When life begins to shed a tear just perk up and say a cheer.
L’s eight-year-old daughter has become interested in cheerleading, which is totally foreign to L, a Frenchwoman with a typically Continental outlook. Cheerleading is a foreign concept in Mexico, too, so I am a bit mystified by L’s daughter’s interest, but it is being sparked by at least one American mom at the international school. That, of course, leads me to the topic of the Winter Olympics, which – due to my encounter with la gripe – the flu – I have attempted to watch on television.
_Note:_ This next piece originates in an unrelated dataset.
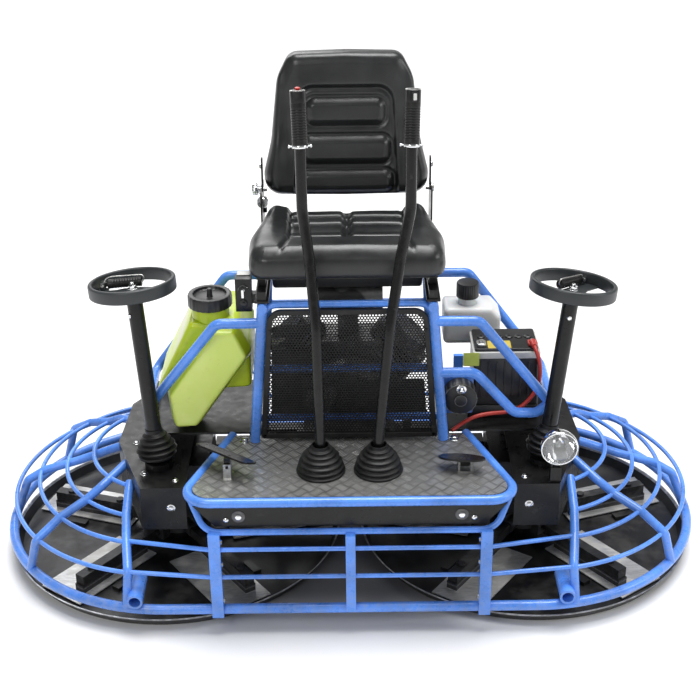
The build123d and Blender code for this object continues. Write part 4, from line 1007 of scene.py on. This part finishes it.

Actually, I’ve been somewhat successful in watching some of the Olympics on Mexican TV channels. It seems that whenever I switch to an American channel I encounter a commercial or worse – a “human” interest story about the struggles the American athlete overcame to become a world-class snowboarder while living in Phoenix or some remote village in Nebraska. If I stick to the Mexican channels I get to see sports in which Americans are not participating, unlike the American channels that seem to mostly favor the sports in which Americans excel or participate in greater numbers.
One of the American channels I receive is out of Miami, and it had, as its introduction to coverage of the games one night, local commentators linking the games to a south Floridian’s participation and hopes she would earn a gold medal. One of the commentators said something to the effect that that’s what we want, that’s the goal isn’t it, more gold medals for America?